Snowden himself remains something of a mystery even as the U.S. government attempts to obtain his return from Russia, where he’s in hiding, and very possibly jail him for the rest of his life. As an infrastructure analyst for the NSA, he came to understand at a high level how information moves around the Internet. Snowden almost certainly relied on one very specific and powerful tool to cover his tracks. In photographs he’s often with his laptop, and on the cover of his computer, a sticker shows a purple and white onion: the “o” in the word “Tor.”
Tor, an acronym for “the onion router,” is software that provides the closest thing to anonymity on the Internet. Engineered by the Tor Project, a nonprofit group, and offered free of charge, Tor has been adopted by both agitators for liberty and criminals. It sends chat messages, Google (GOOG) searches, purchase orders, or e-mails on a winding path through multiple computers, concealing activities as the layers of an onion cover its core, encrypting the source at each step to hide where one is and where one wants to go. Some 5,000 computers around the world, volunteered by their owners, serve as potential hop points in the path, obscuring requests for a new page or chat. Tor Project calls these points relays.
Its users are global, from Iranian activists who eluded government censors to transmit images and news during the 2009 protests following that year’s presidential election, to Chinese citizens who regularly use it to get around the country’s Great Firewall and its blocks on everything from Facebook (FB) to the New York Times. In addition to facilitating anonymous communication online, Tor is an access point to the “dark Web,” vast reaches of the Internet that are intentionally kept hidden and don’t show up in Google or other search engines, often because they harbor the illicit, from child porn to stolen credit card information.
It’s perhaps the most effective means of defeating the online surveillance efforts of intelligence agencies around the world, including the most sophisticated agency of them all, the NSA. That’s ironic, because Tor started as a project of the U.S. government.

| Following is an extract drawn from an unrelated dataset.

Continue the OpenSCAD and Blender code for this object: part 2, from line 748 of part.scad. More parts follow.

More than half of the Tor Project’s revenue in 2012, or $1.24 million, came from government grants, including an $876,099 award from the Department of Defense, according to financial statements available on the project’s website.
Yet because of Snowden, we now know that the NSA has been working to unpeel the protective layers built by the Tor system. Along with evidence of the NSA’s mass data collection, Snowden leaked an agency presentation that demonstrated just how surveillance-proof the software is. It was titled “Tor Stinks.” The spooks, according to the slide deck, were thwarted by the software at every turn. Gaining access to some Tor relays, for example, didn’t work, because they had to control all three computers in a circuit to defeat the encryption. “We will never be able to de-anonymize all Tor users all the time. With manual analysis we can de-anonymize a very small fraction of Tor users,” one slide reads. NSA spokeswoman Vanee Vines said in an e-mailed statement: “It should hardly be surprising that our intelligence agencies seek ways to counteract targets’ use of technologies to hide their communications. Throughout history, nations have used various methods to protect their secrets, and today terrorists, cybercriminals, human traffickers, and others use technology to hide their activities. Our intelligence community would not be doing its job if we did not try to counter that.”

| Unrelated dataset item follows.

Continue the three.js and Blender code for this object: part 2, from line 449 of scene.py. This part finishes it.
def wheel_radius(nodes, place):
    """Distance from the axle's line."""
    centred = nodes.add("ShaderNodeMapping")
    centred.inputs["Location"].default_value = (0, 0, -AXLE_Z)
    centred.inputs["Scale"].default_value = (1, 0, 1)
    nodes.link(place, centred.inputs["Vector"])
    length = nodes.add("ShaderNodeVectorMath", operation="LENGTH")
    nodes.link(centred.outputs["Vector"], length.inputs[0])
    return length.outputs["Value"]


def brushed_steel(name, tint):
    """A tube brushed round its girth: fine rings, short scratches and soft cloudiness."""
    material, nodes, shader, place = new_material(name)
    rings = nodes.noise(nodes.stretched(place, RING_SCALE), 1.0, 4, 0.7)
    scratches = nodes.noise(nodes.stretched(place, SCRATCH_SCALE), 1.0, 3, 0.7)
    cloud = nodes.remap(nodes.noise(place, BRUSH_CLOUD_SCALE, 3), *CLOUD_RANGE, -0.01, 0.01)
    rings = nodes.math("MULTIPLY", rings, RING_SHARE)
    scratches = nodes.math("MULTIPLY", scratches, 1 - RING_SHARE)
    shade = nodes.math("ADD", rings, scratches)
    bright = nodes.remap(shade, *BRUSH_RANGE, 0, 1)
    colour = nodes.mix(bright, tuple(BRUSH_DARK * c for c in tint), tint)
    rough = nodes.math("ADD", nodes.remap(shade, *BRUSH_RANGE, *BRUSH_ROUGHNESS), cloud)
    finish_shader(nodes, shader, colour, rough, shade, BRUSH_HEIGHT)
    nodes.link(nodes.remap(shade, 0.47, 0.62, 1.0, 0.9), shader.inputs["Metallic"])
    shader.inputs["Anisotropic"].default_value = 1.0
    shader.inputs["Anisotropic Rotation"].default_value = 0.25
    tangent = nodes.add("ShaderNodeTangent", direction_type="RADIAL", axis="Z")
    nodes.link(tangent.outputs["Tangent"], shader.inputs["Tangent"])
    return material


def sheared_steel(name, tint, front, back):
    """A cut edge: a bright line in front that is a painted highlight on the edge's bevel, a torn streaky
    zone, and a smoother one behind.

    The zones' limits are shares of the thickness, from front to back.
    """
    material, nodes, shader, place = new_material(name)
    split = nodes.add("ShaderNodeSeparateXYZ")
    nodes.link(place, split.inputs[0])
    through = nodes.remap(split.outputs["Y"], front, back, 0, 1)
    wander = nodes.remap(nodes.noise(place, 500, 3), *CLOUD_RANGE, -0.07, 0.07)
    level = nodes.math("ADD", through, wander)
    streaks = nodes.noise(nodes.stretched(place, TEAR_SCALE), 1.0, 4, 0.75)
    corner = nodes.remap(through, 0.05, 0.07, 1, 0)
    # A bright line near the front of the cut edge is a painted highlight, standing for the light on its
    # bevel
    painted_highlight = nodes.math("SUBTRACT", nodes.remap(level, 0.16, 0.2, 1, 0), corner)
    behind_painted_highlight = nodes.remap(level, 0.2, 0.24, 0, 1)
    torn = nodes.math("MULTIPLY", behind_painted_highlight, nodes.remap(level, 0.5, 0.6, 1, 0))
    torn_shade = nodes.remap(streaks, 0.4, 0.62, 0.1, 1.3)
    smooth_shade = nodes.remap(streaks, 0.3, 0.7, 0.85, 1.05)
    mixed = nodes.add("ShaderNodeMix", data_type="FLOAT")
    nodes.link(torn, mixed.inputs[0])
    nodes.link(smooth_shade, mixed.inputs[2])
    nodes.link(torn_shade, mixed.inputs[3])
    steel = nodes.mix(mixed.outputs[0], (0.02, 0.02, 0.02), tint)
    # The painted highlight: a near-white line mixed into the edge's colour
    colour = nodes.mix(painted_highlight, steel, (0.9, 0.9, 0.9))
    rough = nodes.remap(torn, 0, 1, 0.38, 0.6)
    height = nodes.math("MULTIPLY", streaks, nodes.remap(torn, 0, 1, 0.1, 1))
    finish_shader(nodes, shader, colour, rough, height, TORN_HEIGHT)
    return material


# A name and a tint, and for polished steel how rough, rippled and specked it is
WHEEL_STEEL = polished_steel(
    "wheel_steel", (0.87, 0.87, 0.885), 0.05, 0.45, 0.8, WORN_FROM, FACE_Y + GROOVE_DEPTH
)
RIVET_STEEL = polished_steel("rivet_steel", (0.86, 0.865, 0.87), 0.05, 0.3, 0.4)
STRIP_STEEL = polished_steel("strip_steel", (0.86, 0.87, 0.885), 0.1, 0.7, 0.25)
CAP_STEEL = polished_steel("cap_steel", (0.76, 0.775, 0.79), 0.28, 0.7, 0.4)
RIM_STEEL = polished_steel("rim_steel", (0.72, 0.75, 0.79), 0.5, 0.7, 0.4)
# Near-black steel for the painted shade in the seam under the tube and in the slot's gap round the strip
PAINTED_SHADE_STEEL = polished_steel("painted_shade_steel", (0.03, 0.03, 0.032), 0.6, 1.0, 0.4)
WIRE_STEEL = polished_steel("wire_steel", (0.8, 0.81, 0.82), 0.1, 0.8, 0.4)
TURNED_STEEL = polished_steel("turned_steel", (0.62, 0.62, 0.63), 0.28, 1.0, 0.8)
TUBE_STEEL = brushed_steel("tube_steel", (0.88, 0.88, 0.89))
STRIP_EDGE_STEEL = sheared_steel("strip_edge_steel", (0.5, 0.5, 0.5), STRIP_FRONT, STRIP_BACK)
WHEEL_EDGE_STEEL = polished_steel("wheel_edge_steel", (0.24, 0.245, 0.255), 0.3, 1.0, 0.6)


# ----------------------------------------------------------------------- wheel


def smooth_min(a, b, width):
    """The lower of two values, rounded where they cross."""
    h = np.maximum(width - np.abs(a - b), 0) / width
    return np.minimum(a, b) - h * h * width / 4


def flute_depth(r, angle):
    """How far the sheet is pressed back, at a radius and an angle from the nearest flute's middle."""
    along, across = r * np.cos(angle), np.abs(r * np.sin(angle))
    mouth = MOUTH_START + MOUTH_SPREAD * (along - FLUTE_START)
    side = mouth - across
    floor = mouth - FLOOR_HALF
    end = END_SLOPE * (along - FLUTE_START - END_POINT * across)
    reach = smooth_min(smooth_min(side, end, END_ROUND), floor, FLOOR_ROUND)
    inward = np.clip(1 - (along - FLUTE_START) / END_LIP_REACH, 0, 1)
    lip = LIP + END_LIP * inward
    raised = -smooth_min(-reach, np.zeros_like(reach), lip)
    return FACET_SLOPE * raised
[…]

Countering Tor is clearly frustrating for the NSA, and Internet users have taken note. Hits to Tor’s download page almost quadrupled last year, to 139 million. “Encryption works,” Bruce Schneier, a cybersecurity expert who helped the Guardian analyze the Snowden documents, said at a talk in New York in January. “That’s the lesson of Tor. The NSA can’t break Tor, and it pisses them off.”


Tor’s world headquarters occupies one room of a YWCA in Cambridge, Mass. Its neighbor is Transition House, which helps survivors of domestic abuse. Of 33 “core people” listed on Tor’s website, nine are full-time employees, and the majority work remotely. For the most part, the project is crowdsourced: Hundreds of volunteers around the world work on improving Tor’s software and solving technical challenges like staying ahead of censors in China, which has devoted enormous resources to shutting down anti-censorship tools, including Tor. A request to visit the office in person provoked some mild skepticism from Kelley Misata, who handles press for the group. “The Tor team is primarily virtual (and spread around the world),” she e-mailed, “so our office is made up of only a few members of the team working there on a regular basis.”